I had been told for years that the ”Dreaded Cacophony” was coming. And about 12 years ago it finally got here. The “dreaded cacophony” had become a reality. I think it was first heard in Alachua County, FL in a tiny temporary runoff puddle by the post office. Then, that same year it a second cacophony was heard a few miles away in an even smaller puddle at the entrance of a subdivision. The noises sounded like a series of rivet guns badly in need of oiling. The next year it was heard from a couple of more ponds and the year following from still more. The cacophonists were here and it seemed they were here, despite winters that were a lot colder than those where they had evolved, to stay.

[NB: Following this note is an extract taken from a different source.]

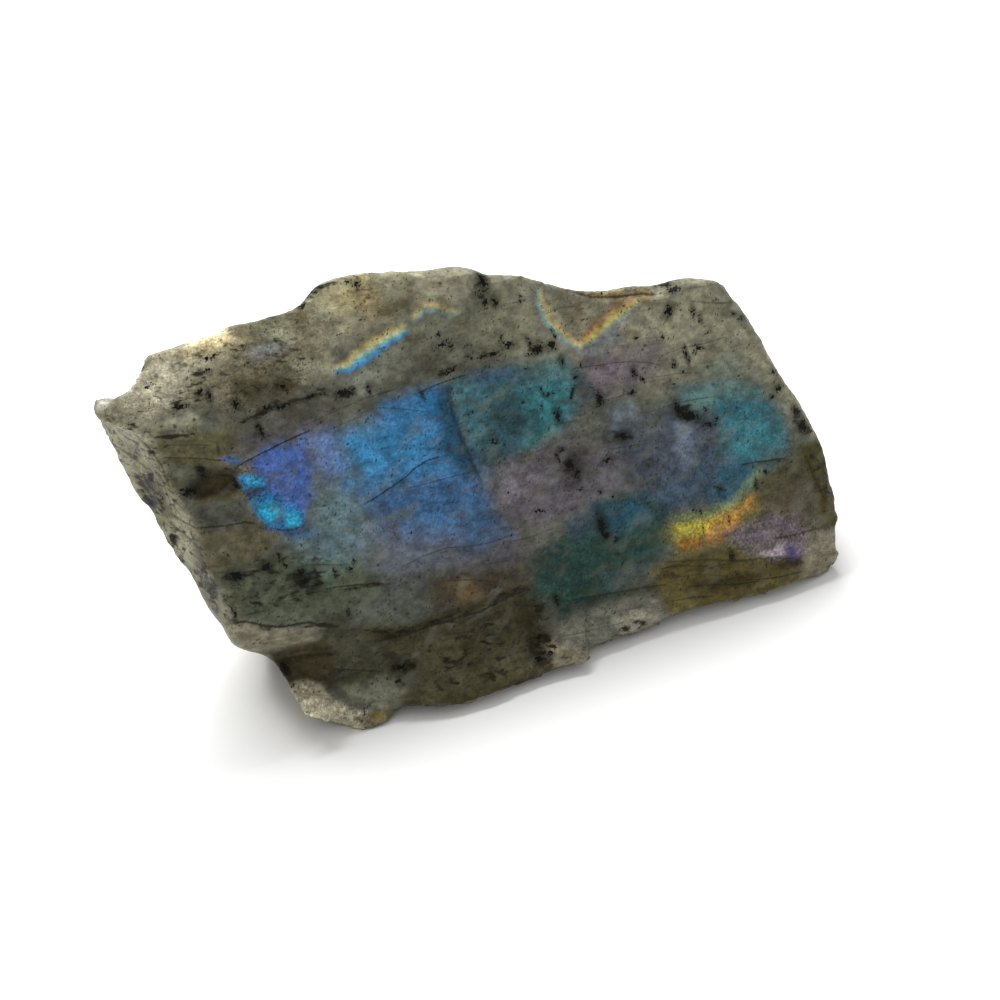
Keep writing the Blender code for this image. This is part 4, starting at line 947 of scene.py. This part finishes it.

So what is this critter? What is this cacophonist? Why the Cuban treefrog,
Osteopilus septentrionalis, of course. This is a big hylid with a big appetite and it seems to be an inordinately fecund species. It was first noticed in Florida in the 1920s on Mattecumbe Key, where it is thought to have arrived as a stowaway (could it have actually rafted here naturally? Why not? Cuba is only 90 miles away and some of the Bahama Islands are even closer). By the ‘50s it had moved northward and was well established on the Florida mainland. Once here it seems to have edged its way a bit northward with every passing year. Ignored at first, it is now classified as an invasive species and has accrued many enemies. Why? Because as a big frog (females can reach a snout-vent length of 5 inches, males less than half that) with (I don’t think I mentioned its appetite before) a prodigious appetite and what gets eaten must eventually be excreted! The Cuban treefrog can be and often is a messy neighbor that consumes not only insects and other arthropods, but our native treefrogs as well. And it does have a virulent protective skin secretion that, if you are careless enough to rub your eyes and you haven’t washed your hands thoroughly after handling a Cuban treefrog, will bring on considerable discomfort and copious tears. You will have cause to remember this frog unkindly. To this I can attest!
So is there anything good about this frog? Well, truthfully, in its now confirmed role as a toxic-skinned, invasive, cannibal, not too much. But they’re here and they’re spreading, and I do think that they are a bit over-maligned. I heard the argument that they would wipe out our native treefrogs when I lived in Miami 60 years ago. But you know what? Despite a robust population of Cuban treefrogs our native hylids are still there—perhaps in reduced numbers—but they are still there. I wonder if we can ever learn to live with the big invasive?
Brown, with or without a darker pattern, is the most commonly seen color of the Cuban treefrog.
Capable of noted color changes, the same Cuban treefrog may be brown one minute and green 5 minutes later.